For thousands of years, many different people inhabited these steep slopes and many armies have passed through them on their way to Jerusalem.
The last stable residents were for forced to leave during the civil war of 1948 and since then the houses of Lifta have been slowly crumbling away. However, the history of the village did not end here, and today the place is far from empty.
•2,500 years ago, village is mentioned in the Torah
•1569 some 400 people where register by Ottoman authorities
•1834 occupied by Egyptian rule
•1917 conquered by British soldiers
•1922 -1948 population grew from 1500 to 3000 also due to the Zionist enterprise with about one tenth of the land owned and Inhabited by Jews and the rest by Arabs.
By February 1984, the village was empty.
In the following months, Lifta was demolished, with about 50 structures left standing which make it one of the few depopulated Palestinian villages to not have been completely erased. Lifta’s 2000’s villagers fled -mostly to east Jerusalem and the Ramallah’s area.

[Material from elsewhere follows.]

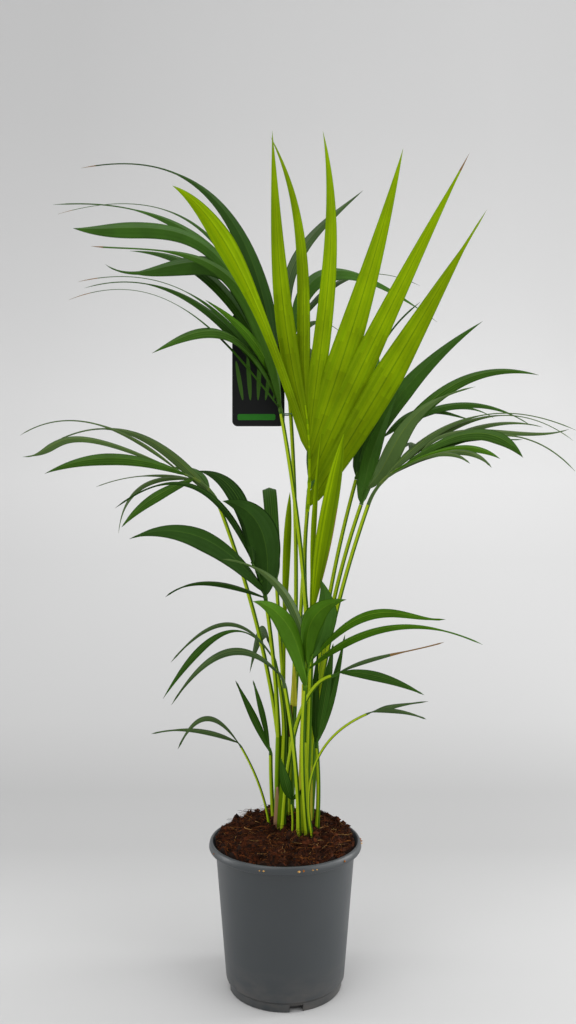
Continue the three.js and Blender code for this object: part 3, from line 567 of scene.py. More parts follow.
# Mesh helpers
class Soup:
    """Grows one joined mesh out of many small ones."""

    def __init__(self):
        self.vertices = []
        self.faces = []
        self.tones = []

    def add(self, vertices, faces, tone=0):
        """Adds faces of one tone, or pairs of a face and its place, with a function that gives its tone."""
        first = len(self.vertices)
        if callable(tone):
            self.tones += [tone(*place) for _, place in faces]
            faces = [face for face, _ in faces]
        else:
            self.tones += [tone] * len(faces)
        self.faces += [tuple(first + i for i in face) for face in faces]
        self.vertices += [tuple(v) for v in vertices]

    def build(self, name, materials, smooth=True):
        mesh = bpy.data.meshes.new(name)
        mesh.from_pydata([tuple(v) for v in np.array(self.vertices, dtype=float) * MM], [], self.faces)
        for material in materials:
            mesh.materials.append(material)
        mesh.polygons.foreach_set("material_index", np.array(self.tones, dtype=np.int32))
        mesh.polygons.foreach_set("use_smooth", [smooth] * len(mesh.polygons))
        mesh.validate()
        mesh.update()
        piece = bpy.data.objects.new(name, mesh)
        bpy.context.collection.objects.link(piece)
        return piece


def turns(count):
    """Angles evenly round a circle."""
    return [2 * pi * k / count for k in range(count)]


def ring_faces(rings, sides):
    """Quads between rings of points, each with its ring and side."""
    quads = []
    for i in range(rings - 1):
        for k in range(sides):
            a = i * sides + k
            b = i * sides + (k + 1) % sides
            quads.append(((a, b, b + sides, a + sides), (i, k)))
    return quads


def sheet_faces(rows, columns):
    """Faces of a thin closed sheet, outer points first, each with its skin, row and column."""
    row = columns + 1
    inner = (rows + 1) * row
    found = []
    for i in range(rows):
        for k in range(columns):
            a = i * row + k
            b = a + 1
            found.append(((a, b, b + row, a + row), ("outer", i, k)))
            found.append(((b + inner, a + inner, a + row + inner, b + row + inner), ("inner", i, k)))
        a = i * row
        found.append(((a + inner, a + row + inner, a + row, a), ("edge", i, 0)))
        a += columns
        found.append(((a, a + row, a + row + inner, a + inner), ("edge", i, columns)))
    for k in range(columns):
        a = rows * row + k
        found.append(((k + 1, k, k + inner, k + 1 + inner), ("end", 0, k)))
        found.append(((a, a + 1, a + 1 + inner, a + inner), ("end", rows, k)))
    return found


def lathe(profile, segments):
    """Turns a profile of radii and heights round the Z axis."""
    rows = len(profile)
    vertices = [(r * cos(a), r * sin(a), z) for a in turns(segments) for r, z in profile]
    faces = []
    for i in range(segments):
        a, b = i * rows, (i + 1) % segments * rows
        faces += [(a + k, b + k, b + k + 1, a + k + 1) for k in range(rows - 1)]
    return vertices, faces


def add_tube(soup, points, radii, sides, tone_of, squash=None):
    """A capped tube; tone_of gives the tone by ring and side, and squash the shape of its section."""
    points = [vector(p) for p in points]
    rings = []
    for i, p in enumerate(points):
        along = unit(points[min(i + 1, len(points) - 1)] - points[max(i - 1, 0)])
        side = unit(np.array([1.0, 0, 0]) - along * along[0])
        front = np.cross(along, side)
        ring = []
        for angle in turns(sides):
            r = radii[i] * (squash(angle) if squash else 1.0)
            ring.append(p + side * r * cos(angle) + front * r * sin(angle))
        rings.append(ring)
    count = len(rings) * sides
    first = tuple(range(count, count + sides))
    last = tuple(k + sides for k in first)
    caps = [(first[::-1], (0, 0)), (last, (len(rings) - 2, 0))]
    vertices = [v for ring in (*rings, rings[0], rings[-1]) for v in ring]
    soup.add(vertices, ring_faces(len(rings), sides) + caps, tone_of)


# Curves
def vector(v):
    return np.array(v, dtype=float)


def unit(v):
    return v / max(1e-9, np.linalg.norm(v))


class Curve:
    """A quadratic curve from start to end."""

    def __init__(self, start, control, end):
        self.points = vector(start), vector(control), vector(end)

    def at(self, t):
        a, b, c = self.points
        return (1 - t) ** 2 * a + 2 * t * (1 - t) * b + t * t * c

    def heading(self, t):
        a, b, c = self.points
        return unit(2 * (1 - t) * (b - a) + 2 * t * (c - b))


def bowed(start, end, offset):
    """A curve whose middle is moved off the straight line by an offset."""
    return Curve(start, 0.5 * (vector(start) + vector(end)) + 2 * vector(offset), end)


class Arch:
    """A straight line from start to end, lifted by offset at its middle, and sooner the larger early is."""

    def __init__(self, start, end, offset, early):
        self.start, self.end, self.offset = vector(start), vector(end), vector(offset)
        self.early = early

    def at(self, t):
        rise = 4 * t * (1 - t) * (1 + self.early * (1 - 2 * t))
        return self.start + (self.end - self.start) * t + self.offset * rise

    def heading(self, t):
        return unit(self.at(min(1.0, t + 1e-3)) - self.at(max(0.0, t - 1e-3)))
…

The village was never “officially” resettled.
Declared a nature reserve in 1959, Lifta was renamed Ein Neftoach.
The village’s spring became a popular hangout spot for Jerusalemites.
In 2006 a plan was approved to gentrify the site, turning it into an upscale development with a hotel and a shopping mall, but the residents of Jerusalem have been opposing this move, claiming that the village should be preserved as a historical site. Leaving Lifta in a limbo, its ruined houses largely empty and its spring echoing with the voices of families and couples who enjoy the beauty of this hidden corner of Jerusalem, yet might be completely unaware of its violent history.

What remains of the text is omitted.